### Work to be completed:
Take the data below and extract the lines from the one with "bake_transform(clip)" to the one with "light and camera", inclusive, exactly as written.

### Given material:
★ ★ ★ ★
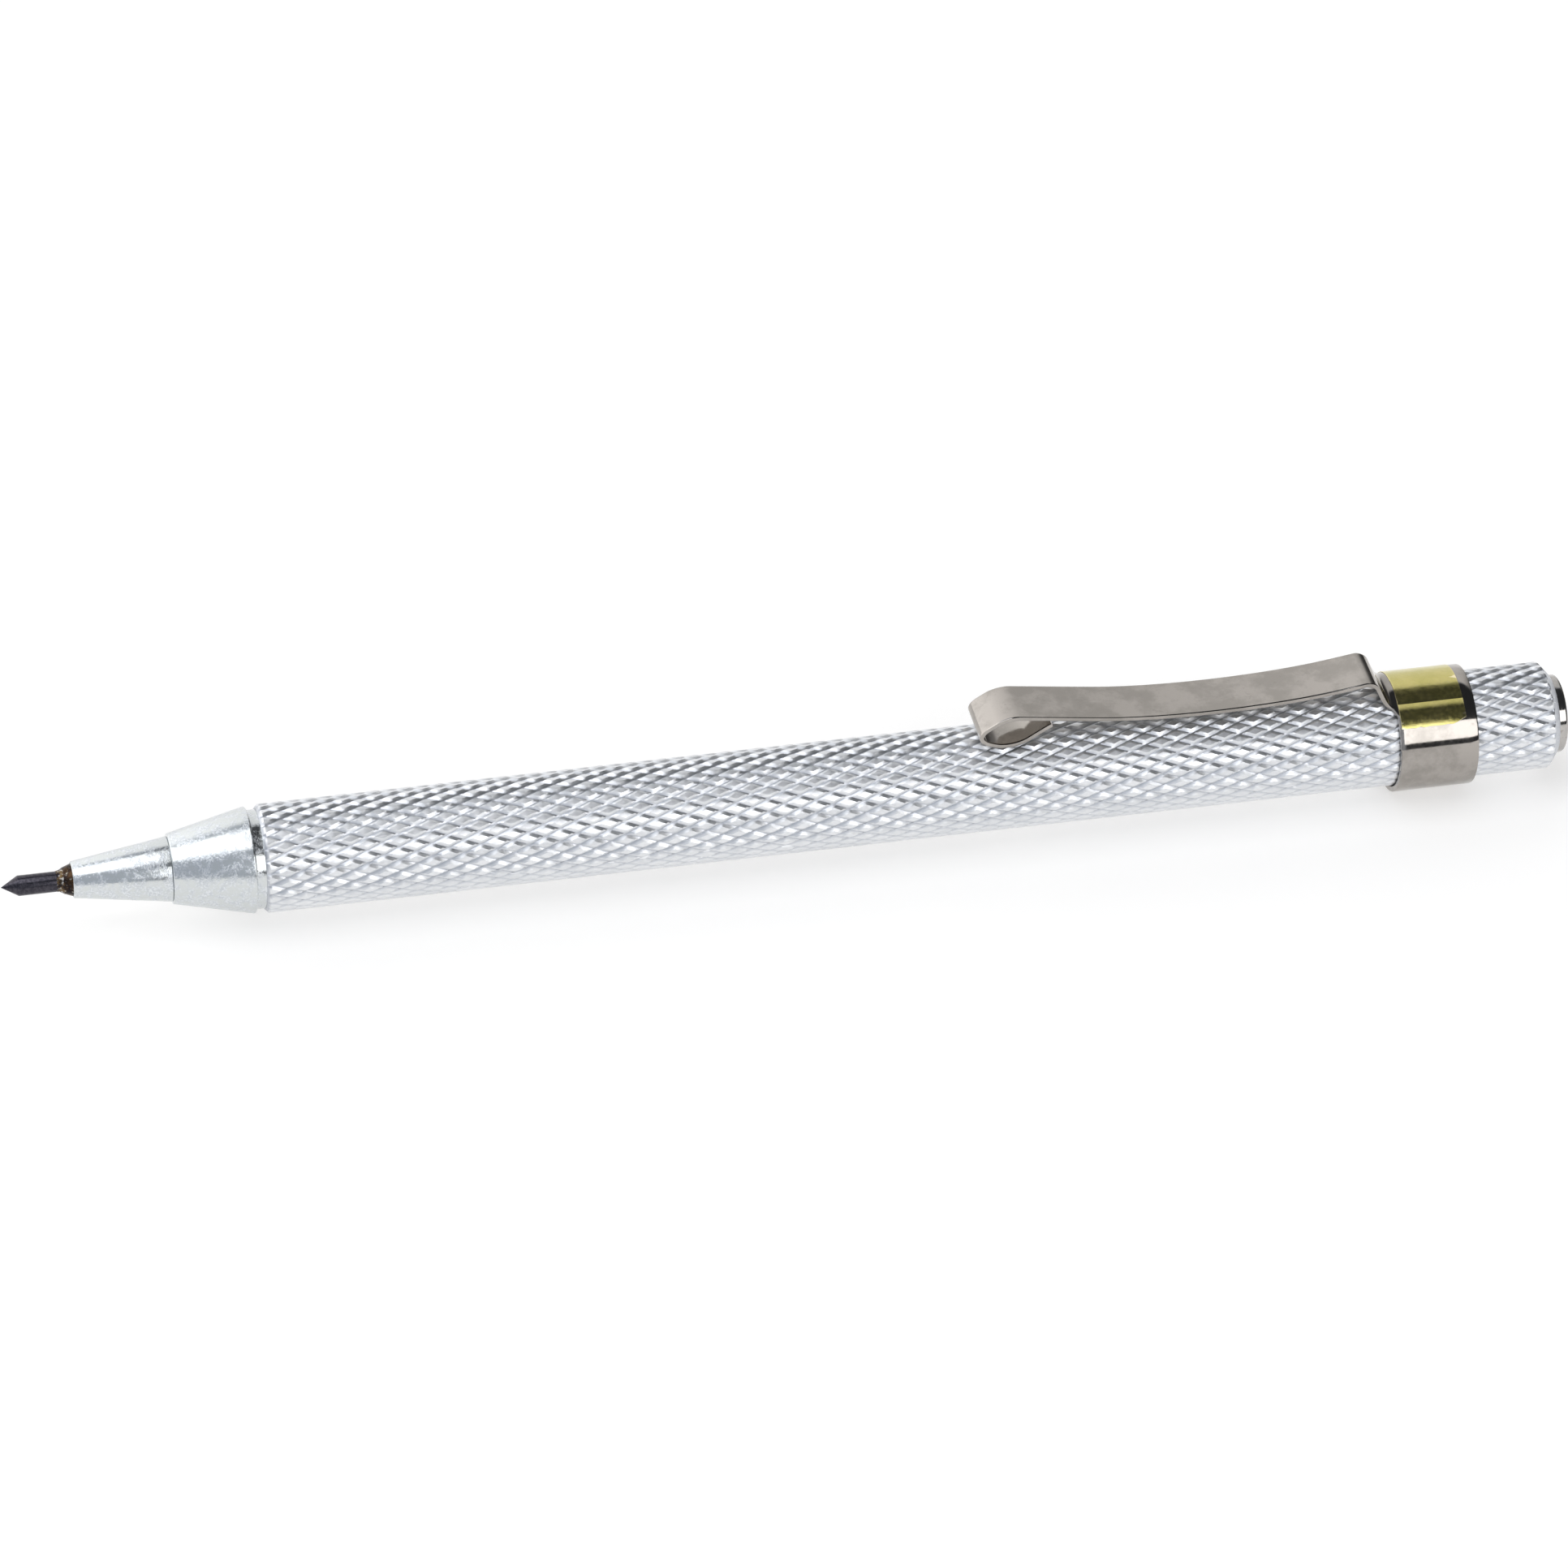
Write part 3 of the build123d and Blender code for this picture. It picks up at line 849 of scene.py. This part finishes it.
# The neck's lower bend: distance ahead of the ring's front edge and outer radius in mm, segments
NECK_FOOT = (0.81, 0.75, 6)
# Corners of the strip's outer face: distance ahead of the ring's front edge, height above the
# barrel and the bend's outer radius, in mm, then how many segments the bend has
STRIP_CORNERS = [
    (2.00, 2.83, 1.30, 10),
    (15.9, 0.645, 73.0, 12),
    (35.3, 3.45, 3.20, 10),
    (39.0, 1.16, 1.15, 14),
    (34.7, -0.38, 3.60, 16),
    (31.15, 1.88, 0.0, 0),
]


def strip_stations(ring_front):
    """The outer face's line from the ring to the end of the foot, bends rounded."""
    corners = [(ring_front, RING_RADIUS, 0.0, 0)]
    ahead, bend, segments = NECK_FOOT
    corners.append((ring_front - ahead * MM, RING_RADIUS, bend * MM, segments))
    for ahead, height, bend, segments in STRIP_CORNERS:
        corners.append((ring_front - ahead * MM, BARREL_RADIUS + height * MM, bend * MM, segments))
    bm = bmesh.new()
    points = [bm.verts.new((x, 0.0, z)) for x, z, _, _ in corners]
    for pair in zip(points, points[1:]):
        bm.edges.new(pair)
    places = [p.co.copy() for p in points]
    for index, (_, _, bend, segments) in enumerate(corners):
        if not bend:
            continue
        turn = (places[index] - places[index - 1]).angle(places[index + 1] - places[index])
        bmesh.ops.bevel(bm, geom=[points[index]], offset=bend * math.tan(turn / 2),
                        offset_type="OFFSET", segments=segments, profile=0.5, affect="VERTICES",
                        material=-1)
    line, seen = [], set()
    vertex = min(bm.verts, key=lambda v: (v.co - places[0]).length)
    while vertex:
        line.append(vertex.co.copy())
        seen.add(vertex)
        beside = [edge.other_vert(vertex) for edge in vertex.link_edges]
        vertex = next((near for near in beside if near not in seen), None)
    bm.free()
    return even_out(line)


def even_out(line):
    """Adds stations on long straight runs, so that faces stay near square."""
    out = [line[0]]
    for corner in line[1:]:
        base = out[-1]
        step = corner - base
        pieces = max(1, math.ceil(step.length / LONGEST_RUN))
        out += [base + step * (k / pieces) for k in range(1, pieces + 1)]
    return out


def smooth_step(share):
    share = min(1.0, max(0.0, share))
    return share * share * (3 - 2 * share)


def build_clip():
    """A ring with a tongue drawn from its front edge, bent up as the neck and on to the foot."""
    ring_front = RING_REAR - RING_WIDTH
    bm = bmesh.new()
    upright = Matrix.Translation((RING_REAR, 0, 0)) @ Matrix.Rotation(math.pi / 2, 4, "Y")
    bmesh.ops.create_circle(bm, segments=RING_SIDES, radius=RING_RADIUS, cap_ends=False,
                            matrix=upright)
    edges = bm.edges[:]
    for share in RING_SHARES:
        edges = ring_of(bm, edges, RING_REAR - share * RING_WIDTH, RING_RADIUS)
    root_half_width = RING_RADIUS * math.sin(STRIP_HALF_COLUMNS * math.tau / RING_SIDES)
    edges = [e for e in edges
             if all(v.co.z > 0 and abs(v.co.y) < root_half_width + TOUCH for v in e.verts)]
    stations = strip_stations(ring_front)
    travelled, last, wide = 0.0, stations[0], root_half_width
    for station in stations[1:]:
        travelled += (station - last).length
        last = station
        left = max(0.0, 1 - travelled / ROOT_FILLET)
        narrow = STRIP_HALF_WIDTH
        narrow += (root_half_width - STRIP_HALF_WIDTH) * (1 - math.sqrt(1 - left * left))
        ahead = ring_front - station.x
        curved = 1 - smooth_step((ahead - FLATTEN_FROM) / (FLATTEN_TO - FLATTEN_FROM))
        verts, edges = extrude_rim(bm, edges)
        for v in verts:
            side = v.co.y * narrow / wide
            fall = RING_RADIUS - math.sqrt(RING_RADIUS ** 2 - side ** 2)
            v.co = Vector((station.x, side, station.z - fall * curved))
        wide = narrow
    bmesh.ops.recalc_face_normals(bm, faces=bm.faces)
    on_ring = min(bm.faces, key=lambda f: f.calc_center_median().z)
    if on_ring.normal.z > 0:
        bmesh.ops.reverse_faces(bm, faces=bm.faces)
    bmesh.ops.solidify(bm, geom=bm.faces[:], thickness=STRIP_THICKNESS)
    inner = BARREL_RADIUS + RING_INNER_GAP
    for v in bm.verts:
        reach = reach_of(v)
        if v.co.x > ring_front - TOUCH and reach < RING_RADIUS - STRIP_THICKNESS / 2:
            move_out(v, inner / reach)
    soften_rims(bm, STRIP_EDGE, segments=2)
    return bm


FOIL_START = math.radians(2.0)
FOIL_SWEEP = math.radians(138.5)
FOIL_COLUMNS = 14
FOIL_STEPS = 96
FOIL_THICKNESS = 0.05 * MM
FOIL_GLUE = 0.005 * MM
FOIL_EDGE = 0.018 * MM
# The torn corner: its reach along the ring and round it, how far it is torn back, and its lift
TEAR_LENGTH = 1.1 * MM
TEAR_TURN = math.radians(12)
TEAR_BACK = math.radians(5.0)
TEAR_LIFT = 0.05 * MM
# The end of the film is ragged over this turn, by this much
RAGGED_TURN = math.radians(5)
RAGGED_BACK = math.radians(1.1)


def build_foil():
    """Thin film bent round the ring, lifted below its fold, with one corner torn away."""
    skin = RING_RADIUS + FOIL_GLUE + FOIL_THICKNESS
    bm = bmesh.new()
    length = foil_high.x - foil_low.x
    across = [bm.verts.new((foil_low.x + length * k / FOIL_COLUMNS, skin * math.cos(FOIL_START),
                            skin * math.sin(FOIL_START))) for k in range(FOIL_COLUMNS + 1)]
    lines = [bm.edges.new(pair) for pair in zip(across, across[1:])]
    bmesh.ops.spin(bm, geom=across + lines, cent=(0, 0, 0), axis=(1, 0, 0), angle=FOIL_SWEEP,
                   steps=FOIL_STEPS)
    end_angle = FOIL_START + FOIL_SWEEP
    for v in bm.verts:
        angle = math.atan2(v.co.z, v.co.y)
        to_end = end_angle - angle
        torn = max(0.0, 1 - (foil_high.x - v.co.x) / TEAR_LENGTH)
        torn *= max(0.0, 1 - to_end / TEAR_TURN)
        ragged = max(0.0, 1 - to_end / RAGGED_TURN)
        ragged *= noise.noise(Vector((v.co.x * RAGGED_SCALE, 7.3, 0.0)))
        angle_now = angle - TEAR_BACK * torn - RAGGED_BACK * ragged
        past_fold = min(1.0, max(0.0, (angle - FOLD_START) / (FOLD_END - FOLD_START)))
        reach = skin + FOLD_LIFT * past_fold + TEAR_LIFT * torn
        v.co.y = reach * math.cos(angle_now)
        v.co.z = reach * math.sin(angle_now)
    bmesh.ops.recalc_face_normals(bm, faces=bm.faces)
    face = bm.faces[0]
    if face.normal.dot(face.calc_center_median() * Vector((0, 1, 1))) < 0:
        bmesh.ops.reverse_faces(bm, faces=bm.faces)
    bmesh.ops.solidify(bm, geom=bm.faces[:], thickness=FOIL_THICKNESS)
    soften_rims(bm, FOIL_EDGE, segments=1)
    return bm


# ---------------------------------------------------------------- put together

nose_finish = polished_aluminium()
finish_piece(build_knurled_barrel(), "knurled_barrel", knurled_aluminium(), "handle", ["barrel"],
             sharp=24.0)
finish_piece(build_chuck_body(), "nose_rear_cone", nose_finish, "handle", ["chuck_body"])
finish_piece(build_chuck_cap(), "nose_cap", nose_finish, "cap", ["chuck_cap"])
finish_piece(build_point_shank(), "scriber_shank", heat_stained_steel(), "point",
             ["point_shank"])
finish_piece(build_braze(), "braze_collar", smoky_braze(), "point", ["braze_fillet"])
finish_piece(build_carbide_tip(), "carbide_point", ground_carbide(), "point", ["carbide_tip"])
finish_piece(build_magnet(), "tail_magnet", nickel_magnet(), "handle", ["magnet"])
finish_piece(build_foil(), "foil_sticker", metallised_foil(), "clip", ["foil_label"])
clip = finish_piece(build_clip(), "pocket_clip", nickel_spring_steel(), None,
                    ["clip_band", "clip_arm"])
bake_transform(clip)

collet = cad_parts["collet"]
collet.data.materials.clear()
collet.data.materials.append(turned_brass())

# ---------------------------------------------------------------- floor, light and camera

def build_floor():
    bm = bmesh.new()
    bmesh.ops.create_grid(bm, x_segments=12, y_segments=12, size=3.0)
    bmesh.ops.translate(bm, verts=bm.verts, vec=(0, 0, FLOOR_LEVEL))
    material = bpy.data.materials.new("pale_floor")
    material.use_nodes = True
    tree = material.node_tree
    shader = tree.nodes["Principled BSDF"]
    shader.inputs["Roughness"].default_value = 0.9
    shader.inputs["Specular IOR Level"].default_value = 0.1
    # The floor glows with its own tone, a painted light that lifts the shadows falling on it.
    shader.inputs["Emission Strength"].default_value = 0.86
    paper = place(tree, mottle, Scale=4.0, Low=0.3, High=0.7)
    tone = mix_colour(tree, paper.outputs["Mask"], (0.605, 0.60, 0.59), (0.59, 0.585, 0.58))
    link(tree, tone, shader.inputs["Base Color"])
    link(tree, tone, shader.inputs["Emission Color"])
    as_object(bm, "floor", material)


def softbox(name, centre, aim, width, height, watts):
    lamp = bpy.data.lights.new(name, "AREA")
    lamp.shape = "RECTANGLE"
    lamp.size = width
    lamp.size_y = height
    lamp.energy = watts
    box = bpy.data.objects.new(name, lamp)
    bpy.context.scene.collection.objects.link(box)
    box.location = centre
    box.rotation_mode = "QUATERNION"
    box.rotation_quaternion = (Vector(aim) - Vector(centre)).to_track_quat("-Z", "Y")
    box.visible_camera = False


def build_studio():
    """A bright wall behind, a dark ceiling on the tail's side, and two softboxes: one overhead
    by the nose and one before the tail."""
    softbox("overhead_softbox", (-0.72, -0.10, 1.2), (-0.72, -0.10, 0.0), 1.40, 1.07, 7.4)
    softbox("front_softbox", (0.42, -1.0595, 0.5634), (0.42, 0.0, 0.0), 0.95, 0.734, 5.7)
    world = bpy.data.worlds.new("studio_room")
    bpy.context.scene.world = world
    world.use_nodes = True
    tree = world.node_tree
    background = tree.nodes["Background"]
    place_in = add(tree, "ShaderNodeTexCoord")
    split = add(tree, "ShaderNodeSeparateXYZ")
    link(tree, place_in.outputs["Generated"], split.inputs[0])
    axes = split.outputs
    behind = remap(tree, axes["Y"], 0.02, 0.22)
    low_down = remap(tree, axes["Z"], 0.76, 0.83, 1.0, 0.0)
    back_wall = times(tree, behind, low_down)
    ceiling = remap(tree, axes["X"], -0.06, 0.10, 0.56, 0.05)
    wall = times(tree, remap(tree, axes["X"], -0.7, 0.4, 1.75, 0.85, smooth=False),
                 remap(tree, axes["X"], 0.38, 0.62, 1.0, 0.1))
    level = add(tree, "ShaderNodeMix")
    link(tree, back_wall, level.inputs["Factor"])
    link(tree, ceiling, level.inputs[NUMBER_A])
    link(tree, wall, level.inputs[NUMBER_B])
    tint = mix_colour(tree, back_wall, (0.90, 0.96, 1.06), (1.0, 1.0, 1.0))
    link(tree, tint, background.inputs["Color"])
    link(tree, level.outputs[NUMBER_RESULT], background.inputs["Strength"])


def build_camera():
    """The lens stands off in front of the barrel and above it, rolled by a degree or two."""
    azimuth = math.radians(-13.039)
    elevation = math.radians(38.0)
    roll = math.radians(1.718)
    distance = 712.472 * MM
    aim = Vector((-70.457 * MM, 0, 0))
    rise = 1.371 * MM
    ahead = Vector((-math.sin(azimuth) * math.cos(elevation),
                    math.cos(azimuth) * math.cos(elevation), -math.sin(elevation)))
    right = Vector((math.cos(azimuth), math.sin(azimuth), 0))
    up = right.cross(ahead)
    turned_right = math.cos(roll) * right + math.sin(roll) * up
    turned_up = -math.sin(roll) * right + math.cos(roll) * up
    lens = bpy.data.cameras.new("camera")
    lens.sensor_width = 36.0
    lens.lens = 186.84
    lens.clip_start = 0.01
    lens.clip_end = 20.0
    camera = bpy.data.objects.new("camera", lens)
    bpy.context.scene.collection.objects.link(camera)
    frame_axes = Matrix((turned_right, turned_up, -ahead)).transposed().to_4x4()
    place_at = aim - ahead * distance + turned_up * rise
    camera.matrix_world = Matrix.Translation(place_at) @ frame_axes
    bpy.context.scene.camera = camera


build_floor()
build_studio()
build_camera()
bpy.context.scene.view_settings.view_transform = "Standard"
★ ★ ★ ★
### Answer below:
bake_transform(clip)

collet = cad_parts["collet"]
collet.data.materials.clear()
collet.data.materials.append(turned_brass())

# ---------------------------------------------------------------- floor, light and camera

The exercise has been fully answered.